== WHAT IS ASKED ==
Exactly and only the lines from the one containing "panel_thick, align=(Align.CENTER, Align.CENTER, Align.MAX))" through the one containing "imported = [obj" are to be repeated, both ends included.

== DATA BLOCK ==
☆ ☆ ☆ ☆

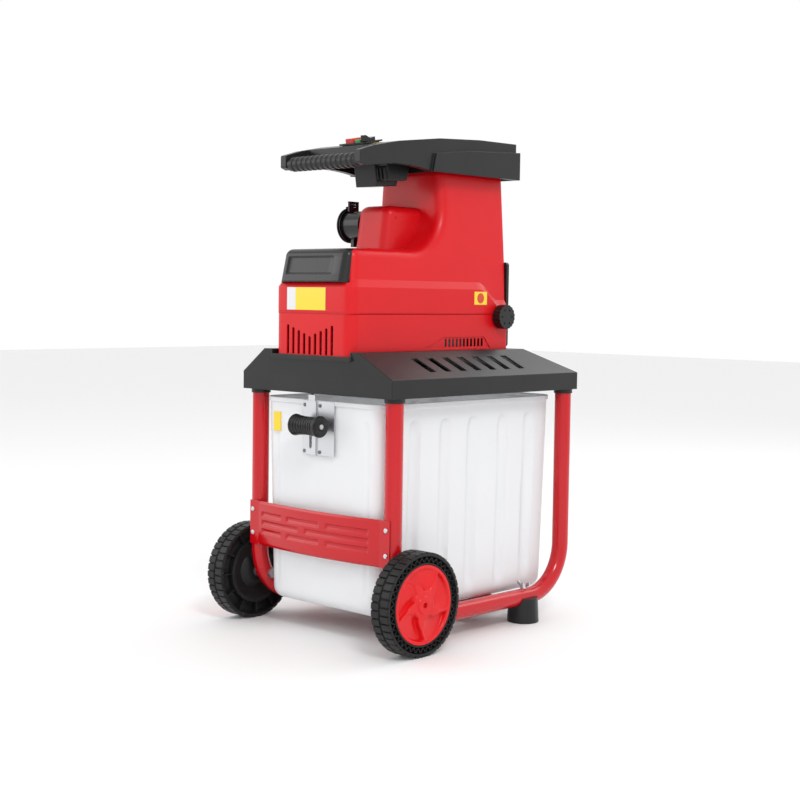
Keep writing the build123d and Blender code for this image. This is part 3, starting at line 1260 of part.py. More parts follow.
fan_r = 50.0
fan_wide = 14.0
fan_back_y = motor_front_y - 4.0
rotor_margin = 4.0
with BuildPart() as motor_rotor:
    with BuildSketch(Plane.XZ.offset(-motor_back_y + shield_thick + rotor_margin)):
        with Locations((motor_x, motor_z)):
            Circle(rotor_d / 2)
    extrude(amount=motor_length - 2 * shield_thick - 2 * rotor_margin)
    with BuildSketch(Plane.XZ.offset(-stage_one_y + 1)):
        with Locations((motor_x, motor_z)):
            Circle(motor_shaft_d / 2)
    extrude(amount=stage_one_y - 1 - fan_back_y + fan_wide)
    add(toothed_disc((motor_x, motor_z), stage_one_y + gear_wide, gear_wide + 1, pinion_r, pinion_teeth, 0))
    with BuildSketch(Plane.XZ.offset(-fan_back_y)):                              # cooling fan
        with Locations((motor_x, motor_z)):
            Circle(fan_r)
    extrude(amount=2.5)
    with BuildSketch(Plane.XZ.offset(-fan_back_y)):
        with Locations((motor_x, motor_z)):
            Circle(12.0)
            with PolarLocations(fan_r / 2 + 6, 9):
                Rectangle(fan_r - 14, 2.5)
    extrude(amount=fan_wide)
motor_rotor.part.label = "motor_rotor"
export_step(motor_rotor.part, "parts/motor_rotor.step")

capacitor_x = -78.0
with BuildPart() as capacitor:
    with Locations(Location((capacitor_x, motor_front_y + 20, pocket_z + housing_wall + 19), (90, 0, 0))):
        Cylinder(17.5, 70, align=(Align.CENTER, Align.CENTER, Align.MAX))
    fillet(capacitor.edges().filter_by(GeomType.CIRCLE), radius=2)
capacitor.part.label = "capacitor"
export_step(capacitor.part, "parts/capacitor.step")

# ---------------------------------------------------------------- pressure plate, adjusting screw, knob
plate_gap = 1.5                                    # between the roller's tips and the plate, wound right in
plate_thick = 22.0
plate_low_z = knob_z - 12.0
plate_high_z = roller_z + roller_d / 2
plate_x = roller_x + roller_d / 2 + plate_gap
screw_bite = 8.0                                   # screw's length inside the plate, wound right in
knob_x = half_low + 2.5
knob_thick = 17.0
with BuildPart() as pressure_plate:
    with Locations((plate_x, roller_front_y, plate_low_z)):
        Box(plate_thick, roller_length, plate_high_z - plate_low_z, align=(Align.MIN, Align.MIN, Align.MIN))
    fillet(pressure_plate.edges().filter_by(Axis.Y), radius=3)
    with Locations(Location((plate_x + plate_thick, knob_y, knob_z), (0, 90, 0))):
        Cylinder(screw_d / 2 + run_fit, screw_bite + plate_travel + 1,
                 align=(Align.CENTER, Align.CENTER, Align.MAX), mode=Mode.SUBTRACT)
pressure_plate.part.label = "pressure_plate"
export_step(pressure_plate.part, "parts/pressure_plate.step")

with BuildPart() as adjusting_screw:
    with Locations(Location((plate_x + plate_thick - screw_bite, knob_y, knob_z), (0, 90, 0))):
        Cylinder(screw_d / 2, knob_x + knob_thick - 5 - plate_x - plate_thick + screw_bite,
                 align=(Align.CENTER, Align.CENTER, Align.MIN))
adjusting_screw.part.label = "adjusting_screw"
export_step(adjusting_screw.part, "parts/adjusting_screw.step")

with BuildPart() as adjusting_knob:
    knob_plane = Plane(origin=(knob_x, knob_y, knob_z), x_dir=(0, 1, 0), z_dir=(1, 0, 0))
    with BuildSketch(knob_plane):
        Circle(knob_d / 2)
        with PolarLocations(knob_d / 2 + 1.2, 18):
            Circle(2.4, mode=Mode.SUBTRACT)
    extrude(amount=knob_thick)
    with BuildSketch(knob_plane.offset(knob_thick)):
        with PolarLocations(knob_d / 2 - 9, 6):
            Circle(2.0)
    extrude(amount=-6, mode=Mode.SUBTRACT)
    with BuildSketch(knob_plane):
        Circle(screw_d / 2)
    extrude(amount=knob_thick - 5, mode=Mode.SUBTRACT)
adjusting_knob.part.label = "adjusting_knob"
export_step(adjusting_knob.part, "parts/adjusting_knob.step")

# ---------------------------------------------------------------- feed liner from the throat to the roller
liner_wall = 2.5


def liner_block(inset, reach):
    """The liner's tapered block, moved in by inset and lengthened by reach at both ends."""
    with BuildPart() as block:
        with BuildSketch(Plane.XY.offset(chamber_high_z - reach)):
            with Locations((0, (chamber_front_y + chamber_back_y + frame_plate) / 2)):
                Rectangle(2 * (chamber_half - 8 - inset), chamber_back_y - chamber_front_y - 4 - 2 * inset)
        with BuildSketch(Plane.XY.offset(throat_z - slide_gap + reach)):
            with Locations((0, (throat_front_y + throat_back_y) / 2)):
                Rectangle(2 * (throat_half - inset), throat_back_y - throat_front_y - 2 * inset)
        loft()
    return block.part


with BuildPart() as feed_liner:
    add(liner_block(0, 0))
    add(liner_block(liner_wall, 0.5), mode=Mode.SUBTRACT)
feed_liner.part.label = "feed_liner"
export_step(feed_liner.part, "parts/feed_liner.step")

# ---------------------------------------------------------------- rear panel and labels
panel_thick = 7.0
panel_low_z = 531.0
panel_high_z = 697.0
panel_half = 96.0
with BuildPart() as rear_panel:
    with BuildSketch(Plane.XZ.offset(-rear_y - panel_thick)):
        with Locations((0, (panel_low_z + panel_high_z) / 2)):
            RectangleRounded(2 * panel_half, panel_high_z - panel_low_z, 6)
    extrude(amount=panel_thick)
    for spot_x in (-panel_half + 10, panel_half - 10):
        for spot_z in (panel_low_z + 10, panel_high_z - 10):
            with Locations(Location((spot_x, rear_y + panel_thick, spot_z), (90, 0, 0))):
                Cylinder(2.2, 20, mode=Mode.SUBTRACT)
rear_panel.part.label = "rear_panel"
export_step(rear_panel.part, "parts/rear_panel.step")

with BuildPart() as cover_screws:
    with Locations(*[(x, grip_y + grip_d / 2 - 6, grip_z - grip_d / 2 + 5) for x in grip_screw_x]):
        Cylinder(3.4, 3, align=(Align.CENTER, Align.CENTER, Align.MIN))
    for spot_x in (-panel_half + 10, panel_half - 10):
        for spot_z in (panel_low_z + 10, panel_high_z - 10):
            with Locations(Location((spot_x, rear_y + panel_thick, spot_z), (-90, 0, 0))):
                Cylinder(4.0, 2.4, align=(Align.CENTER, Align.CENTER, Align.MIN))
                Cylinder(2.1, panel_thick, align=(Align.CENTER, Align.CENTER, Align.MAX))
cover_screws.part.label = "cover_screws"
export_step(cover_screws.part, "parts/cover_screws.step")
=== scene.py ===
"""Studio scene of an electric roller wood chipper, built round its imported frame.

Every new piece is worked out in millimetres with numpy and stored in metres, in the frame's own axes:
+Z up, -Y towards the handle and wheels, +X towards the adjusting knob.
"""

import logging
import math
from dataclasses import dataclass, field
from enum import Enum
from typing import Callable, Optional, Sequence

import bmesh
import bpy
import numpy as np
from mathutils import Matrix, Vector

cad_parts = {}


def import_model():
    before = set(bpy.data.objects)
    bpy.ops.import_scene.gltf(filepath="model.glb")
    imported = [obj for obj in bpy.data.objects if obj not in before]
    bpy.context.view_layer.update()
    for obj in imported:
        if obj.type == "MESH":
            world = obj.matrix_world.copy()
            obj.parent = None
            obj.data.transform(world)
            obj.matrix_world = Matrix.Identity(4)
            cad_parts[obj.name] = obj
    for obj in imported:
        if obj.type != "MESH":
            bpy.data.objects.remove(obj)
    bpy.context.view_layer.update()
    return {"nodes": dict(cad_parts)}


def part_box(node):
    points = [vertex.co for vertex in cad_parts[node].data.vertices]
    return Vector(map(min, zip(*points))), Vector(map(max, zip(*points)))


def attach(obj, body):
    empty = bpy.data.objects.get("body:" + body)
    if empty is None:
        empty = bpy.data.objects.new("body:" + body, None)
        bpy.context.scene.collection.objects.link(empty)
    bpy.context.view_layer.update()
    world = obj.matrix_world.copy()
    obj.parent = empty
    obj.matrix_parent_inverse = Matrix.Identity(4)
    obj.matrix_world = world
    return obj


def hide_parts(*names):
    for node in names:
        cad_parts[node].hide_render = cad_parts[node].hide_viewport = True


LOG = logging.getLogger("chipper")
MM = 0.001
Array = np.ndarray


# ---------------------------------------------------------------- finishes
class Grain(Enum):
    """The kinds of surface that a finish can have."""

    FINE = (1400.0, 0.05)
    LEATHER = (700.0, 0.14)
    POLISHED = (60.0, 0.015)
    BRUSHED = (500.0, 0.05)
    CAST = (300.0, 0.2)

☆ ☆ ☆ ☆

== SOLUTION ==
                Cylinder(2.1, panel_thick, align=(Align.CENTER, Align.CENTER, Align.MAX))
cover_screws.part.label = "cover_screws"
export_step(cover_screws.part, "parts/cover_screws.step")
=== scene.py ===
"""Studio scene of an electric roller wood chipper, built round its imported frame.

Every new piece is worked out in millimetres with numpy and stored in metres, in the frame's own axes:
+Z up, -Y towards the handle and wheels, +X towards the adjusting knob.
"""

import logging
import math
from dataclasses import dataclass, field
from enum import Enum
from typing import Callable, Optional, Sequence

import bmesh
import bpy
import numpy as np
from mathutils import Matrix, Vector

cad_parts = {}


def import_model():
    before = set(bpy.data.objects)
    bpy.ops.import_scene.gltf(filepath="model.glb")
    imported = [obj for obj in bpy.data.objects if obj not in before]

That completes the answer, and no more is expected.